* [Set task]: Look through the listing for the word "their". Copy each line that has it.

[Structured object records]
------------------------------------------------------------------------
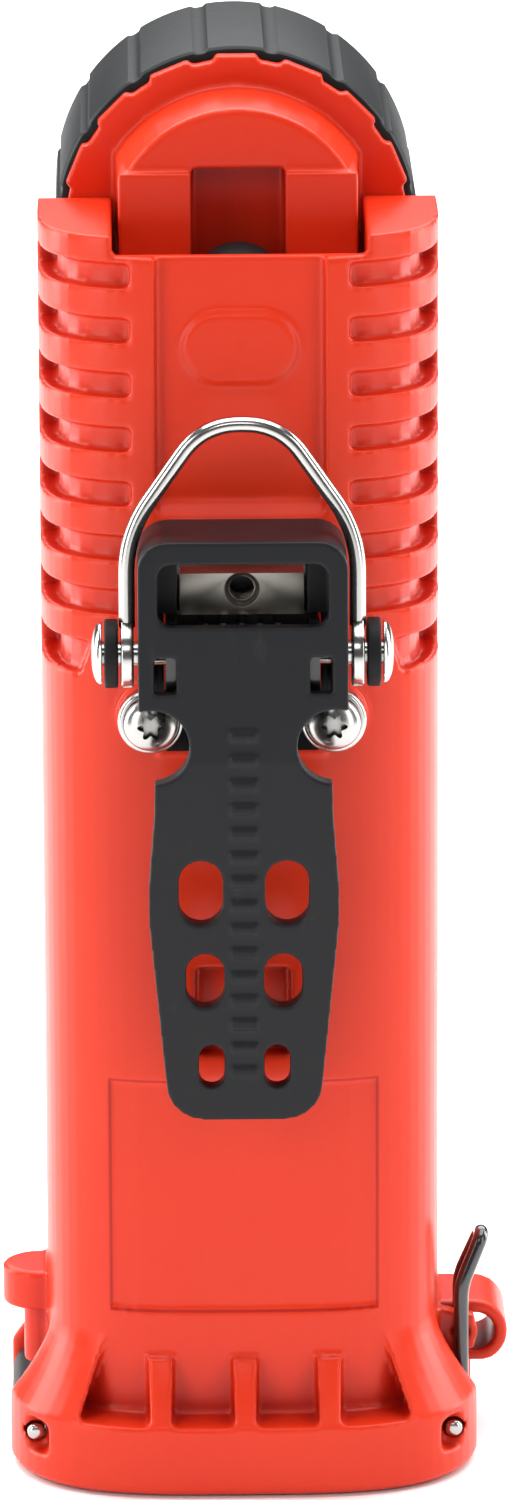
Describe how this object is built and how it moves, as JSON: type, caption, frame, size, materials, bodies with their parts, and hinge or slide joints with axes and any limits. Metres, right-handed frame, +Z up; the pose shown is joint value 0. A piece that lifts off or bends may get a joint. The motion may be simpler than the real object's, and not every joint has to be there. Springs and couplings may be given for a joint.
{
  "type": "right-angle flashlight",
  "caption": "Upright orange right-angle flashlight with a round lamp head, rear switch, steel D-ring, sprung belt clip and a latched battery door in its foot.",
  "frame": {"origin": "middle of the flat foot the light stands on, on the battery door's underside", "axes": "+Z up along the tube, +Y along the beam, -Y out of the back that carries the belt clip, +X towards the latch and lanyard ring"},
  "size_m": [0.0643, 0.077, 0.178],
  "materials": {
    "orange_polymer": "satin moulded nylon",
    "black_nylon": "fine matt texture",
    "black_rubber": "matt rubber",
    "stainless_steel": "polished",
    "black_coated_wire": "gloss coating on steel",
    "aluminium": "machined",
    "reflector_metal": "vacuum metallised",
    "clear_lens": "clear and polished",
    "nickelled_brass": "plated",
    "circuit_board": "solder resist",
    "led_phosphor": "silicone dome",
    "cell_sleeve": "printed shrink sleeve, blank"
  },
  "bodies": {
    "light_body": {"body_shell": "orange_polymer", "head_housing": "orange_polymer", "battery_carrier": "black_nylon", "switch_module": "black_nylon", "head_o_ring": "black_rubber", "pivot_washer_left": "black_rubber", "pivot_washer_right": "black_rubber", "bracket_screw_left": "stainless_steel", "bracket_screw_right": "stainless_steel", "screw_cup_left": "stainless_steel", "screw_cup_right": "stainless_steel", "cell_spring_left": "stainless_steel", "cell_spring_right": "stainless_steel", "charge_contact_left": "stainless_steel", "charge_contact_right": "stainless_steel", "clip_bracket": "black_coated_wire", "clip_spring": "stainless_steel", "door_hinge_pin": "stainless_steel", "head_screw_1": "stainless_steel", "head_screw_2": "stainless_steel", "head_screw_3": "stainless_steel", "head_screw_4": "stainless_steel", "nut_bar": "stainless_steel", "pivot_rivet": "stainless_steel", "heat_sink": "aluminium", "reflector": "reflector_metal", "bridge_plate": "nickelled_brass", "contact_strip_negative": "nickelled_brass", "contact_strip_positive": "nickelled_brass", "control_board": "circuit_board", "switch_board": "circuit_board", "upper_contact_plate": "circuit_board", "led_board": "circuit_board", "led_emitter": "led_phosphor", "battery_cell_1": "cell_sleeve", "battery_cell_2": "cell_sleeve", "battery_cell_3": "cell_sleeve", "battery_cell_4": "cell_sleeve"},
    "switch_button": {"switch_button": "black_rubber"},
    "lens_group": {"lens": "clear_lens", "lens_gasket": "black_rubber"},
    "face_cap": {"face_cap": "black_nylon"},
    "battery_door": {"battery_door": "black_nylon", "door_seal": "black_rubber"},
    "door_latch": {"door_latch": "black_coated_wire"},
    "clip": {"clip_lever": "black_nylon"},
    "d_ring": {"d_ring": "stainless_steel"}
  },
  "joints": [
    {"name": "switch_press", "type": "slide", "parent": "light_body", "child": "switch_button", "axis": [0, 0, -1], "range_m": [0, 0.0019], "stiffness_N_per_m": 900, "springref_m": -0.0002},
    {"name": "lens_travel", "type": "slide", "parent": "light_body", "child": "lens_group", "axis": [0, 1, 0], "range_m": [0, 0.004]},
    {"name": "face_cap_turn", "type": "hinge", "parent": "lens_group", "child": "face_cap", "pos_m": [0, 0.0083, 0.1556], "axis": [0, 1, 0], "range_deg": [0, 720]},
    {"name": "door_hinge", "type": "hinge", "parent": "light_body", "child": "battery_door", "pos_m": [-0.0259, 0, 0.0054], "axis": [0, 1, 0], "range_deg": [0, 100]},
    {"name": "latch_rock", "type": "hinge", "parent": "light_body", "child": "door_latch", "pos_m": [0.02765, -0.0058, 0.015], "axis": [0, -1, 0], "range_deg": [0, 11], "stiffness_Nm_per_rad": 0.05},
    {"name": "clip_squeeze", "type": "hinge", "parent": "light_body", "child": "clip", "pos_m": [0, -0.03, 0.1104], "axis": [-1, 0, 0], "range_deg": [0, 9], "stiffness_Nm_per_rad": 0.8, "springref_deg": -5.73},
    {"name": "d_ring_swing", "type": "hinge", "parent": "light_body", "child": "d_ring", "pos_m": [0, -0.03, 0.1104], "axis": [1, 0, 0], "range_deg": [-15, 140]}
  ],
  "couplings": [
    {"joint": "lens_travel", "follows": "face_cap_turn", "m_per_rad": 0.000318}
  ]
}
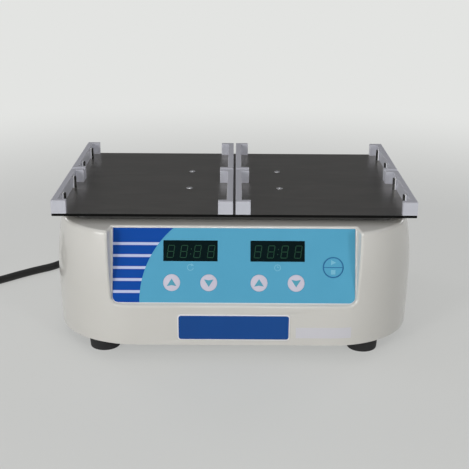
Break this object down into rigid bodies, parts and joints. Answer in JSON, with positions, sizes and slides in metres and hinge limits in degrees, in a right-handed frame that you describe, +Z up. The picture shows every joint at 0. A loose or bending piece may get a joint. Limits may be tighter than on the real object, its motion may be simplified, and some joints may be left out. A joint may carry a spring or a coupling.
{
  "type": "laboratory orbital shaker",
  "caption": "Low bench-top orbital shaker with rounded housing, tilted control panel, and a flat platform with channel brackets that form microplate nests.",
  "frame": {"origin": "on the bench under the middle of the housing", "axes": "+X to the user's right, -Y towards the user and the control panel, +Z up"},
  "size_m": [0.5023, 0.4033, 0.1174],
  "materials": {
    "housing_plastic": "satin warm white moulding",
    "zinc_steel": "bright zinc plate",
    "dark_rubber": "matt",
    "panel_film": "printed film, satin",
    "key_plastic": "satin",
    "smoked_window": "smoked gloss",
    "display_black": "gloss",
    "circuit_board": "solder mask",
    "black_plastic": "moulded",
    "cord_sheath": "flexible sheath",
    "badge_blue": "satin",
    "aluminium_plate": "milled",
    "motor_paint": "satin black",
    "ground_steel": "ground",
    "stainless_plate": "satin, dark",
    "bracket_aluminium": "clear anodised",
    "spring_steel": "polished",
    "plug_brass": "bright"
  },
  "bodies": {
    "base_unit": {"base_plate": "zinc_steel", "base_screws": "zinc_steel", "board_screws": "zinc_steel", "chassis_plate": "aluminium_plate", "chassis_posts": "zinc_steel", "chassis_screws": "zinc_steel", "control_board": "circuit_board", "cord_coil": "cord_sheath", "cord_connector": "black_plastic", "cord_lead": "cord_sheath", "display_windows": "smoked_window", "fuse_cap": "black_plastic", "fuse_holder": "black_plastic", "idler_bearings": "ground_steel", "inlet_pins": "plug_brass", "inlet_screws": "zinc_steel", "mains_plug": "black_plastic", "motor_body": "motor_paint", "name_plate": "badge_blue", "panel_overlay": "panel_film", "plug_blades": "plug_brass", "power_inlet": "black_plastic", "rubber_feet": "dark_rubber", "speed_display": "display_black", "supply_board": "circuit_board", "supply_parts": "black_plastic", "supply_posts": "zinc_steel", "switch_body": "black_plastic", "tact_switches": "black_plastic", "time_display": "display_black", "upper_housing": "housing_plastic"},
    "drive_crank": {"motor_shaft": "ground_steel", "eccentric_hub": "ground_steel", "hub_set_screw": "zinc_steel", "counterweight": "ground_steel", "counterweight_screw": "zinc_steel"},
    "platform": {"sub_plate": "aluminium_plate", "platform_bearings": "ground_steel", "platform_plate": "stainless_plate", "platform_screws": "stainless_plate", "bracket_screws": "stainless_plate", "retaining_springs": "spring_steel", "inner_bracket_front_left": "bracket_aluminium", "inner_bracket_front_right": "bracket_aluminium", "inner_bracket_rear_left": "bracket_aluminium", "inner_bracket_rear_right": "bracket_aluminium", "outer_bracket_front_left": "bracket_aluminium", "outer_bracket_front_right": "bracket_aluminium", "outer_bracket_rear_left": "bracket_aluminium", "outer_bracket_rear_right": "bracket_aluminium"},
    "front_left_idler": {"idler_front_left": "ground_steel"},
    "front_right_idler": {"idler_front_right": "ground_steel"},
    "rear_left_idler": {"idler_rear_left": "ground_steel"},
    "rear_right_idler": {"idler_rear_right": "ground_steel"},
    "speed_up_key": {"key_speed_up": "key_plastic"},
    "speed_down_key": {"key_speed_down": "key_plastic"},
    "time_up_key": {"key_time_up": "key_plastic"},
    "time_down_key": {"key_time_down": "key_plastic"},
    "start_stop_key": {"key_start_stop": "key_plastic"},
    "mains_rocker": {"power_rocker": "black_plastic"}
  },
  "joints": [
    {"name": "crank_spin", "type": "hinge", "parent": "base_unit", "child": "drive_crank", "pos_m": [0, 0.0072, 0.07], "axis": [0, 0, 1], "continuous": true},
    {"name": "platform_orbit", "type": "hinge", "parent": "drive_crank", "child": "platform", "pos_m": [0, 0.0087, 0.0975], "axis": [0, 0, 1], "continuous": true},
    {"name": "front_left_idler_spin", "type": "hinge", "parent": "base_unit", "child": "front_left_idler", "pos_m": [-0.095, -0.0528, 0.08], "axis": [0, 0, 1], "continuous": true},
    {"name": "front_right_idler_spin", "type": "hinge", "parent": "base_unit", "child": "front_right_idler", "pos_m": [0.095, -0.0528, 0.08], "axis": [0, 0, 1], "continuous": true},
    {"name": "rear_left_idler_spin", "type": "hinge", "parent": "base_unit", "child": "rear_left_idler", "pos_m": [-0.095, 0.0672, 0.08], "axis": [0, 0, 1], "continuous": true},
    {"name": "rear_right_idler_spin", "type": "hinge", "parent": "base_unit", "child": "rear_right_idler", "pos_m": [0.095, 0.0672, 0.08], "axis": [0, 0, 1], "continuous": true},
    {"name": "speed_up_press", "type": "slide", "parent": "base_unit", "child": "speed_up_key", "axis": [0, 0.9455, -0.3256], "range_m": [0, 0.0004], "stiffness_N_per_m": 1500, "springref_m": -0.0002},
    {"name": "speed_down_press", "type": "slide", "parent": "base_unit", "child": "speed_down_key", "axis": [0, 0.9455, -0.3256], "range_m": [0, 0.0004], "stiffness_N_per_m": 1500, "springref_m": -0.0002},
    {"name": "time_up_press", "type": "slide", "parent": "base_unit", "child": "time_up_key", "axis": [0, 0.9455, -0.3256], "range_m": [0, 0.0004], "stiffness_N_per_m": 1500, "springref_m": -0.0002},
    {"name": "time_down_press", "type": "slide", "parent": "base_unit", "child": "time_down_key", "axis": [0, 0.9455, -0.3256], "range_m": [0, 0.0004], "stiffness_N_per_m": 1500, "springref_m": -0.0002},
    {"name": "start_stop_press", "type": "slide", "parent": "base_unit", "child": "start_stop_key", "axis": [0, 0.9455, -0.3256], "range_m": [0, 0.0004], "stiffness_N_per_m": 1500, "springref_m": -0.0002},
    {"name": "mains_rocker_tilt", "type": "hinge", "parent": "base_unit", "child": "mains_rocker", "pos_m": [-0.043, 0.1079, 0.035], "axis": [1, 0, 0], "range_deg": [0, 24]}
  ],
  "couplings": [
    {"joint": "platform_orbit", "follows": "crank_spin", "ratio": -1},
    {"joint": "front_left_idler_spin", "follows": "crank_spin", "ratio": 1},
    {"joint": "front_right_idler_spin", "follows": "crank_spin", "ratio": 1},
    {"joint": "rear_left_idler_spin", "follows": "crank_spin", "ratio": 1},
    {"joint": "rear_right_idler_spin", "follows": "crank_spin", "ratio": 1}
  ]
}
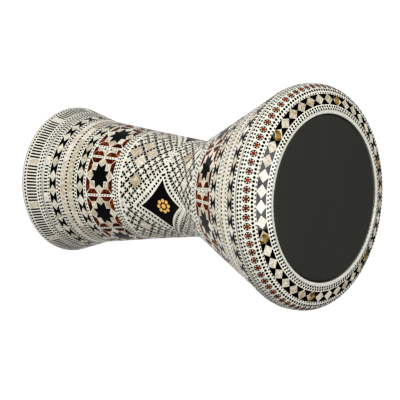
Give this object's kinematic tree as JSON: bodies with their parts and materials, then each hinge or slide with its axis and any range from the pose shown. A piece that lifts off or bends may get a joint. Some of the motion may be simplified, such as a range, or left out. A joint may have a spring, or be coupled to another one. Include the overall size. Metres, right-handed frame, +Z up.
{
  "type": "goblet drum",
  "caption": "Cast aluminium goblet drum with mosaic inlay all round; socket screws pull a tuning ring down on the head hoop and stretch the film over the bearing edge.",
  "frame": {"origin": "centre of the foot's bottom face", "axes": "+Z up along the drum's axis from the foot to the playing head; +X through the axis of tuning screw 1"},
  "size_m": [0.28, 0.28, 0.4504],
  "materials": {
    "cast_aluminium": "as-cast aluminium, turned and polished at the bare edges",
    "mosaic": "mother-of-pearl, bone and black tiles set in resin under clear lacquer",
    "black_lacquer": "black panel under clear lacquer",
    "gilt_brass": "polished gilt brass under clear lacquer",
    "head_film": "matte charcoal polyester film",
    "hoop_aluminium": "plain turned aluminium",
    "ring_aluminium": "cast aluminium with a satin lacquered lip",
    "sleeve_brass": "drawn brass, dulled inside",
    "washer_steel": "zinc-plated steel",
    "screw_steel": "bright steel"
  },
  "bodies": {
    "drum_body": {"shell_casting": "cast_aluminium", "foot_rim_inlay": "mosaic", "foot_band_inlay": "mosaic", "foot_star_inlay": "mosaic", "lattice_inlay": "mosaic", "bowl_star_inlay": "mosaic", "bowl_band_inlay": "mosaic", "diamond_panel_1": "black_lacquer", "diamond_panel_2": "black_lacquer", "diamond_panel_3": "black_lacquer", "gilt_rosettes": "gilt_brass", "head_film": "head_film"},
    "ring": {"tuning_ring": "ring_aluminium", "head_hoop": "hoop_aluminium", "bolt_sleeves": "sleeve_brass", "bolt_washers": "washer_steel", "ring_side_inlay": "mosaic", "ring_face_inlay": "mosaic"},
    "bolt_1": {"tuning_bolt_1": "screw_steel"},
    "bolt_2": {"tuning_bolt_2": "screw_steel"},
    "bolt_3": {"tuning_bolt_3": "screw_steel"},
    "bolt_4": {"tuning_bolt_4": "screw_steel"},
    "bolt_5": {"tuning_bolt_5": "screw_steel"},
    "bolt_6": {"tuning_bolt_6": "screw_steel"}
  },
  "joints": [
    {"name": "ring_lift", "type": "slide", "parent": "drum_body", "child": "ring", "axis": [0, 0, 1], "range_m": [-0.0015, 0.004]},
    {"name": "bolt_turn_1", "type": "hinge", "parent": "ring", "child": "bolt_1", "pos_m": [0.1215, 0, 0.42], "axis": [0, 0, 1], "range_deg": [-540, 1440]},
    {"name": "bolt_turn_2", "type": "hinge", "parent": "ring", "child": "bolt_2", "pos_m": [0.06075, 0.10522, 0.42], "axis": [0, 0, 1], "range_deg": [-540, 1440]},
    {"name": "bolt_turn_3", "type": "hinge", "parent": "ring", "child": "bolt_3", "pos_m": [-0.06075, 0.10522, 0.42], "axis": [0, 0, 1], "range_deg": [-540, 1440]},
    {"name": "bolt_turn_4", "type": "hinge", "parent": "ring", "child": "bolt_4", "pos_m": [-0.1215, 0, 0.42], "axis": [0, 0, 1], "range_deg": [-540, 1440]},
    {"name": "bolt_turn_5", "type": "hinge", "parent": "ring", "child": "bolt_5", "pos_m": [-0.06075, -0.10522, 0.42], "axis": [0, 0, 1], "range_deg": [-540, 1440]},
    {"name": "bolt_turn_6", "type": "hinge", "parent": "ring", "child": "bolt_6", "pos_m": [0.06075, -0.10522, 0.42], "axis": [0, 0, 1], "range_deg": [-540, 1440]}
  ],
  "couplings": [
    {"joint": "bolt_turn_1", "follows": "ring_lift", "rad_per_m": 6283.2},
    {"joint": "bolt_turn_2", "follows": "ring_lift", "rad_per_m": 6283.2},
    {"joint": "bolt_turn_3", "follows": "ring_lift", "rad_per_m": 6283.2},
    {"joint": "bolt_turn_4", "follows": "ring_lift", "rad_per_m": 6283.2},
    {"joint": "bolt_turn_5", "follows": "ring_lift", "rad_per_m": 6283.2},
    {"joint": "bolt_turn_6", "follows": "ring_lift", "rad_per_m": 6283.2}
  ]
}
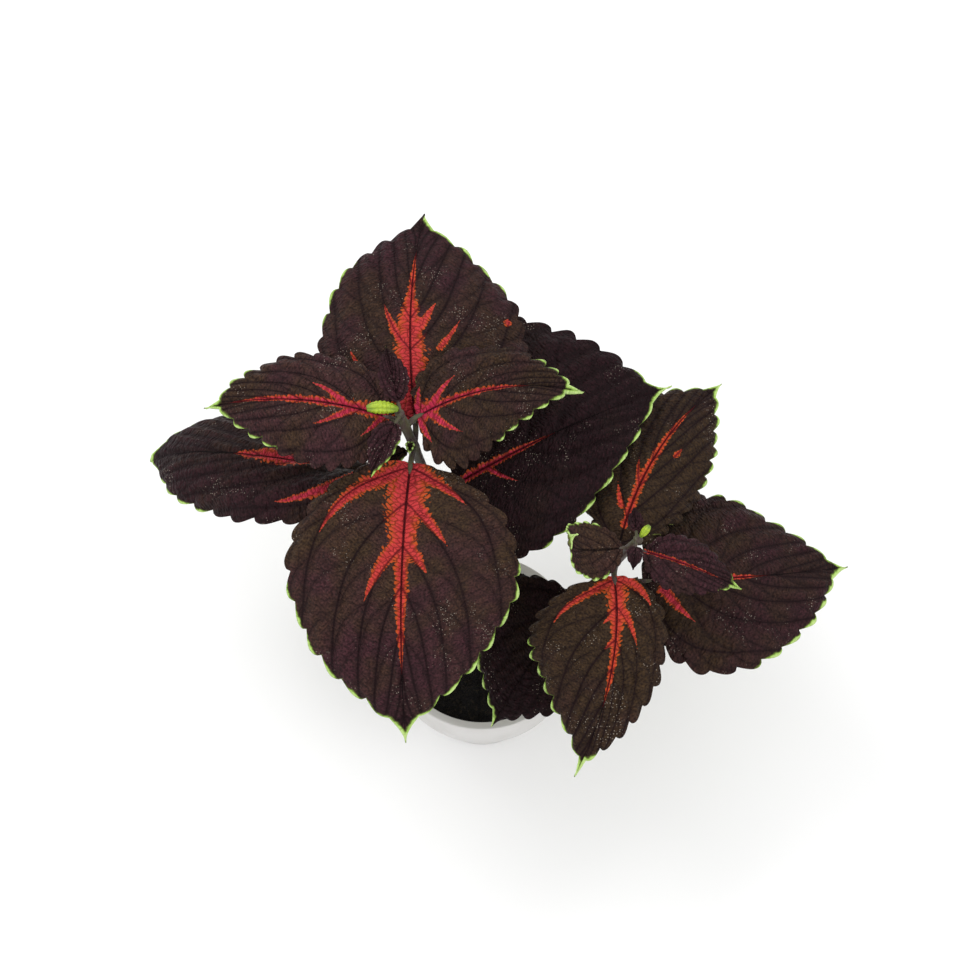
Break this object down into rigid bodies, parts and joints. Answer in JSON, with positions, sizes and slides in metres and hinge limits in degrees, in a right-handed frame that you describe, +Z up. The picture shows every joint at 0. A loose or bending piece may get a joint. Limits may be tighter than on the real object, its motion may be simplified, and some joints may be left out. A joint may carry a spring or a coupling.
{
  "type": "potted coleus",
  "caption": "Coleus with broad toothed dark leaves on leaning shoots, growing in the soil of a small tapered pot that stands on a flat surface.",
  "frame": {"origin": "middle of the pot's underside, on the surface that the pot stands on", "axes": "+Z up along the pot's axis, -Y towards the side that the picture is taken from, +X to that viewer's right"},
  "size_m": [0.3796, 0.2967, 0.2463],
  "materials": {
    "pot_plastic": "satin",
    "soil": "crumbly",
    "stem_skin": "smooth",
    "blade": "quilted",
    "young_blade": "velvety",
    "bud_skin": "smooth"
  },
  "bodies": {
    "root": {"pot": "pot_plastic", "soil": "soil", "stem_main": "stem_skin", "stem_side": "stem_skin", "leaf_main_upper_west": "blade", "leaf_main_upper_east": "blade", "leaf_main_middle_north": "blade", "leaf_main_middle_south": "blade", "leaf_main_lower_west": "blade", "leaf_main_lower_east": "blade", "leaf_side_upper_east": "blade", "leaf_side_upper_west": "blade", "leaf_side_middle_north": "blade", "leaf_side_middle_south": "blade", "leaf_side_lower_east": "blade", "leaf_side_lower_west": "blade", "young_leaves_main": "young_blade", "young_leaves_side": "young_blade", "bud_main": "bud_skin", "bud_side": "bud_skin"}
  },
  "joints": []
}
------------------------------------------------------------------------
* [Solution to this task]:
Describe how this object is built and how it moves, as JSON: type, caption, frame, size, materials, bodies with their parts, and hinge or slide joints with axes and any limits. Metres, right-handed frame, +Z up; the pose shown is joint value 0. A piece that lifts off or bends may get a joint. The motion may be simpler than the real object's, and not every joint has to be there. Springs and couplings may be given for a joint.
Give this object's kinematic tree as JSON: bodies with their parts and materials, then each hinge or slide with its axis and any range from the pose shown. A piece that lifts off or bends may get a joint. Some of the motion may be simplified, such as a range, or left out. A joint may have a spring, or be coupled to another one. Include the overall size. Metres, right-handed frame, +Z up.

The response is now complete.